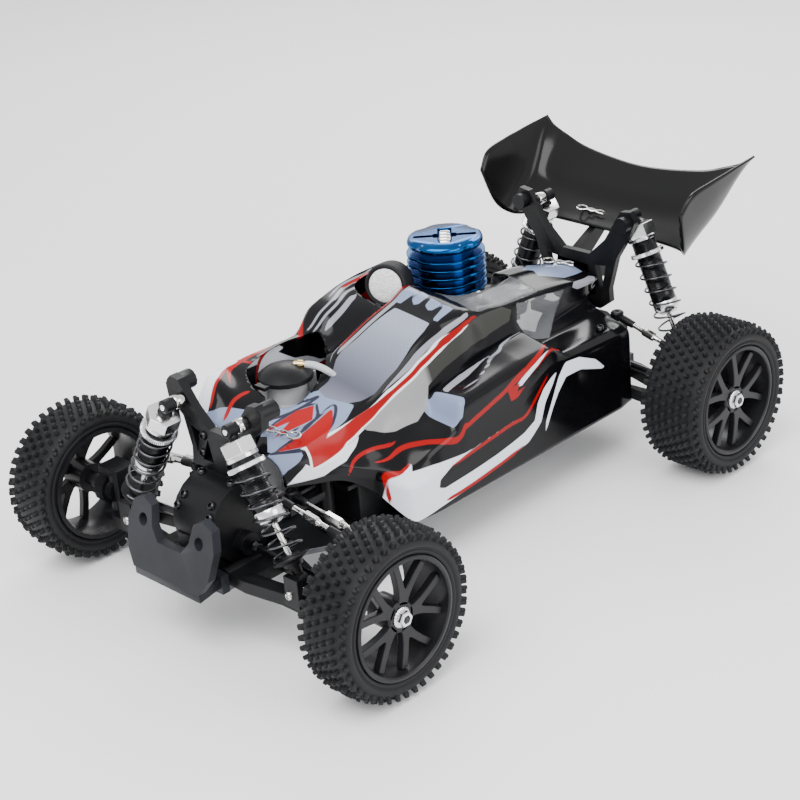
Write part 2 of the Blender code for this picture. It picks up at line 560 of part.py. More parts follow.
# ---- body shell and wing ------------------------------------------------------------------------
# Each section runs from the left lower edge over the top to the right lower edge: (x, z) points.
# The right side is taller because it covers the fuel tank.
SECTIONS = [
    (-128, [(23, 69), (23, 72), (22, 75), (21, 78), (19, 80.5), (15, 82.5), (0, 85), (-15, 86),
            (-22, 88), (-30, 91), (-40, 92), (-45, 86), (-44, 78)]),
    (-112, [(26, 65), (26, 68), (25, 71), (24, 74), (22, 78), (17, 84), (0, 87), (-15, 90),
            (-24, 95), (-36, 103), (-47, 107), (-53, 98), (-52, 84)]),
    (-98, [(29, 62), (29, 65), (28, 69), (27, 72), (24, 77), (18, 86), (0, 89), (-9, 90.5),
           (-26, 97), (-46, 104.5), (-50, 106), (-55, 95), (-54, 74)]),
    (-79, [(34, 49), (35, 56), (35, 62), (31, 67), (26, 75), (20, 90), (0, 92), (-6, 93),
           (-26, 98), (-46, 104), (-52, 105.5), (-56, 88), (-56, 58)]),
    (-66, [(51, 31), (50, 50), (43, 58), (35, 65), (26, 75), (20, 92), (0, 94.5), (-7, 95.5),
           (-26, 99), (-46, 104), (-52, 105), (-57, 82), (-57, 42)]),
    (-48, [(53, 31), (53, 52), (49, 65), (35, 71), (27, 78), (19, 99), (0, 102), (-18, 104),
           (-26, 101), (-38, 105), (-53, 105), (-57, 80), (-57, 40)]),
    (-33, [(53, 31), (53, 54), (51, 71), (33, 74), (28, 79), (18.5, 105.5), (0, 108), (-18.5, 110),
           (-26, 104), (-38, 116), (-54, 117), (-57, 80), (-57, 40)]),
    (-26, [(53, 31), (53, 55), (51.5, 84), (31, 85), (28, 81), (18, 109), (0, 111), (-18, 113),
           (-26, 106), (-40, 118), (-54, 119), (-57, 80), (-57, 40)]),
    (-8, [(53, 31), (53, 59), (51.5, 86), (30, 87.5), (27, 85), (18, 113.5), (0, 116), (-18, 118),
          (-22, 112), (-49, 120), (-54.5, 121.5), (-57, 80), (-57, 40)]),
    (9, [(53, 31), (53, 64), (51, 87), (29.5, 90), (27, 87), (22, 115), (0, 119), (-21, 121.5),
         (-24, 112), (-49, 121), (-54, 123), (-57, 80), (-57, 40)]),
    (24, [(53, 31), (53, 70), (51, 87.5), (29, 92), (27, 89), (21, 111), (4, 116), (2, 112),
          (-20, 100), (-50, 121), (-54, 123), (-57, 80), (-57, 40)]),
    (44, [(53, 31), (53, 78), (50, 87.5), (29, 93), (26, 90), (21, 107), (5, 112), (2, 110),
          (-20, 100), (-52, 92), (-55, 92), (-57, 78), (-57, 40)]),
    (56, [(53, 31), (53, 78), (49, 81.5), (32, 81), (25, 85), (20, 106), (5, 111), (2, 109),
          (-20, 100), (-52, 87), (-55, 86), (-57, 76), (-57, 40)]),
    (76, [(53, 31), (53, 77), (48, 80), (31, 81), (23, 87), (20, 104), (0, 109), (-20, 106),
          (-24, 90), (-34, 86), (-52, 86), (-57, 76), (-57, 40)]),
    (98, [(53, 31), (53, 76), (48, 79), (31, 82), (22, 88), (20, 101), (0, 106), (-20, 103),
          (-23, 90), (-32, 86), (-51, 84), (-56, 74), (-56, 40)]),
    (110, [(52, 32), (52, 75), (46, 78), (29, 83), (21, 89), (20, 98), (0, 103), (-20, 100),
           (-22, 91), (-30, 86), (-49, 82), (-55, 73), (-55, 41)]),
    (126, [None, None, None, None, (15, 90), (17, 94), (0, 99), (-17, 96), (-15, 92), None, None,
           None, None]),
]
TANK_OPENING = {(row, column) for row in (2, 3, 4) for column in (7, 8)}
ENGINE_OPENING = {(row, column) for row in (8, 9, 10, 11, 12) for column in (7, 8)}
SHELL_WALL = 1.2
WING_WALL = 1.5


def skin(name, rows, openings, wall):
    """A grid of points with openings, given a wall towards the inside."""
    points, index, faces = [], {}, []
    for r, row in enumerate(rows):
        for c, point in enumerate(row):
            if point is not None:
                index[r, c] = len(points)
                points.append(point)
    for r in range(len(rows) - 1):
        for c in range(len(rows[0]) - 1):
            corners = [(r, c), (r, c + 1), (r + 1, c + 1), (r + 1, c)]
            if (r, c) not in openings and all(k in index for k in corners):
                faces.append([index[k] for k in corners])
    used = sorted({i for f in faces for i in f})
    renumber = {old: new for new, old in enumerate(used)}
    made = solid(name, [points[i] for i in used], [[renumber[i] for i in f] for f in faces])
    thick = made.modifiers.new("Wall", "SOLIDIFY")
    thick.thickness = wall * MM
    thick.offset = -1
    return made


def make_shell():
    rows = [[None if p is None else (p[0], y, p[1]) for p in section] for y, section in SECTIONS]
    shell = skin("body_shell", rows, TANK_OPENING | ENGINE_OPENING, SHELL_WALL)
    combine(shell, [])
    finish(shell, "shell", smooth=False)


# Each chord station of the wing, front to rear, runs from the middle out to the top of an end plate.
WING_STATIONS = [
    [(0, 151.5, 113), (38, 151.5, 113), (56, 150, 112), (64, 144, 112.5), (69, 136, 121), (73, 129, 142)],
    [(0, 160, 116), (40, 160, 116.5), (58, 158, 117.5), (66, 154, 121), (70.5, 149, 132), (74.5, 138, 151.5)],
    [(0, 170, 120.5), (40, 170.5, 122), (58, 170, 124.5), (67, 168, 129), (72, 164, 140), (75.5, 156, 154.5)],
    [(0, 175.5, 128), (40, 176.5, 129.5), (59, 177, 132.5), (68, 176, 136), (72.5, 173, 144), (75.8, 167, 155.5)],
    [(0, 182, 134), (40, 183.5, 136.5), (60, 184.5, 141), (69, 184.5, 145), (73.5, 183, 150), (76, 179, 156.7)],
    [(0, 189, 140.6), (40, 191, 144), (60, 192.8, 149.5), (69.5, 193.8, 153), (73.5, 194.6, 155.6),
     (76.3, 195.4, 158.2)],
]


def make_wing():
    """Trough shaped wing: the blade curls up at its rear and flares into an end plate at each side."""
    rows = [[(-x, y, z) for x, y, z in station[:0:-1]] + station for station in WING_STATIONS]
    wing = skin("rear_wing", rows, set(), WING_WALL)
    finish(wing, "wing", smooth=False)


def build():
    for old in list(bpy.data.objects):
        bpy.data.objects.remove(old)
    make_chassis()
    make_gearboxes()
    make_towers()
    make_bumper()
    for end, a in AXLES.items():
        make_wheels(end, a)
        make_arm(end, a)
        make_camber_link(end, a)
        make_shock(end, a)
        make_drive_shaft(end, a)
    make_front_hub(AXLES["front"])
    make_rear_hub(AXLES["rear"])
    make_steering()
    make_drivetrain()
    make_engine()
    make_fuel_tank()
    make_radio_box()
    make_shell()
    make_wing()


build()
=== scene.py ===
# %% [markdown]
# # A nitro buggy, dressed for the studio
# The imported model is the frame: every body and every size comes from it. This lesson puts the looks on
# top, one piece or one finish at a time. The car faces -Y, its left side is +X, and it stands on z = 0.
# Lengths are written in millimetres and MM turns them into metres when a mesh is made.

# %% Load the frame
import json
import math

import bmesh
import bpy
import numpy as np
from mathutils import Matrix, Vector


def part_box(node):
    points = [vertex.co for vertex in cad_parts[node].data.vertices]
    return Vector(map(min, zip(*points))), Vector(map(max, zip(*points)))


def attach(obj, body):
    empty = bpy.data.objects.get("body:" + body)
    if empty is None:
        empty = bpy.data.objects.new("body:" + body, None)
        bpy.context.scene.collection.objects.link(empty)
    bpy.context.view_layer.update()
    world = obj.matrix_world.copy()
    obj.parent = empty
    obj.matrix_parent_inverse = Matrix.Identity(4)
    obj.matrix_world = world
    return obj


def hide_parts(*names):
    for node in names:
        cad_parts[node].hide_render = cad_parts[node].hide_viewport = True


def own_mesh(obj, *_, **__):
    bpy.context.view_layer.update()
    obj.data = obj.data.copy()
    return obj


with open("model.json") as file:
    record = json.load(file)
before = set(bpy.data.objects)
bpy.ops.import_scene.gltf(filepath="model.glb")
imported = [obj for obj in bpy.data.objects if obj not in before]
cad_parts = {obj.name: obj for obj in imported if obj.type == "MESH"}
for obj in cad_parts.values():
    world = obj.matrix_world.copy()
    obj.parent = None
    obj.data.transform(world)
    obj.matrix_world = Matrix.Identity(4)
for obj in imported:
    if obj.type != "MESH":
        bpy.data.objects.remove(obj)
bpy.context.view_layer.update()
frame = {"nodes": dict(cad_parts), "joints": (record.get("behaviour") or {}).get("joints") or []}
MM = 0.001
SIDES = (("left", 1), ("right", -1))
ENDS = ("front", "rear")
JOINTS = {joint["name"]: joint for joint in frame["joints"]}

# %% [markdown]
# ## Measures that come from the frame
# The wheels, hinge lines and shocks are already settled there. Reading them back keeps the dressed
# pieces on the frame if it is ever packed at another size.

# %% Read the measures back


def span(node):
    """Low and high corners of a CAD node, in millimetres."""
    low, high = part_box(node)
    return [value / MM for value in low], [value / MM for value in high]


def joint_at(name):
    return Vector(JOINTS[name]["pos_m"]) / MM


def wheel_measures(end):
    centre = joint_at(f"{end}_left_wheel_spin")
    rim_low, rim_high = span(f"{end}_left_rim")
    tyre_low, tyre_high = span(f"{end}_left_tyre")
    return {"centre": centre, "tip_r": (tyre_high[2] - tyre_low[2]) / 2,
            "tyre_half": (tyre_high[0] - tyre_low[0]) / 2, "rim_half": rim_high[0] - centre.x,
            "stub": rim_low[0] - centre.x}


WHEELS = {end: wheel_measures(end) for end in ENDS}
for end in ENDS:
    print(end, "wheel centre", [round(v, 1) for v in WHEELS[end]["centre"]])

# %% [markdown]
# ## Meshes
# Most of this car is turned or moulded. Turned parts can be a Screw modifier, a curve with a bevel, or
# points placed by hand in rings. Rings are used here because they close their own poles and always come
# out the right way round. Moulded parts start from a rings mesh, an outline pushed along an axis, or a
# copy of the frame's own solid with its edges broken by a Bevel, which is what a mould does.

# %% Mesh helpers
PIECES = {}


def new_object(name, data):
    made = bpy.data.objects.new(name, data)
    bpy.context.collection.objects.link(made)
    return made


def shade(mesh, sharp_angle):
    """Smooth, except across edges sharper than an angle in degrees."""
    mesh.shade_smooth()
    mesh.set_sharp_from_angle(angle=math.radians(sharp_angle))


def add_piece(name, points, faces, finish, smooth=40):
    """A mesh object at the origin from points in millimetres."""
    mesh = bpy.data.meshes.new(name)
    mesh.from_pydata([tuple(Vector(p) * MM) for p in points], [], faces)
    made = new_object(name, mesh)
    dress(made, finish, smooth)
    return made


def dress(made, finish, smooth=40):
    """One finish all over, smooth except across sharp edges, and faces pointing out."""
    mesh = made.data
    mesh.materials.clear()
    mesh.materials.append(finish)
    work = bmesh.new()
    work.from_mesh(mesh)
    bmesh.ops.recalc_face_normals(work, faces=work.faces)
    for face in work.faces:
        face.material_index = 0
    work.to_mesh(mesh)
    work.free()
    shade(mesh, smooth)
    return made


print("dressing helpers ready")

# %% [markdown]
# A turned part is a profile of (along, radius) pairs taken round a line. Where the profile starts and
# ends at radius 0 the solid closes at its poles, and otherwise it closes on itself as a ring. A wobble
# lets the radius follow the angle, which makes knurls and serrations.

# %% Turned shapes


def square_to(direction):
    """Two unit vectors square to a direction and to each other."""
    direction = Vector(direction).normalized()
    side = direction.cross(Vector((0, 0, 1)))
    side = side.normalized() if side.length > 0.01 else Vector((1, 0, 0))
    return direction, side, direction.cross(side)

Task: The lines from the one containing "make_arm(end, a)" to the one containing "for node in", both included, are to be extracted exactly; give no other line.

Solution to this task:
        make_arm(end, a)
        make_camber_link(end, a)
        make_shock(end, a)
        make_drive_shaft(end, a)
    make_front_hub(AXLES["front"])
    make_rear_hub(AXLES["rear"])
    make_steering()
    make_drivetrain()
    make_engine()
    make_fuel_tank()
    make_radio_box()
    make_shell()
    make_wing()


build()
=== scene.py ===
# %% [markdown]
# # A nitro buggy, dressed for the studio
# The imported model is the frame: every body and every size comes from it. This lesson puts the looks on
# top, one piece or one finish at a time. The car faces -Y, its left side is +X, and it stands on z = 0.
# Lengths are written in millimetres and MM turns them into metres when a mesh is made.

# %% Load the frame
import json
import math

import bmesh
import bpy
import numpy as np
from mathutils import Matrix, Vector


def part_box(node):
    points = [vertex.co for vertex in cad_parts[node].data.vertices]
    return Vector(map(min, zip(*points))), Vector(map(max, zip(*points)))


def attach(obj, body):
    empty = bpy.data.objects.get("body:" + body)
    if empty is None:
        empty = bpy.data.objects.new("body:" + body, None)
        bpy.context.scene.collection.objects.link(empty)
    bpy.context.view_layer.update()
    world = obj.matrix_world.copy()
    obj.parent = empty
    obj.matrix_parent_inverse = Matrix.Identity(4)
    obj.matrix_world = world
    return obj


def hide_parts(*names):
    for node in names:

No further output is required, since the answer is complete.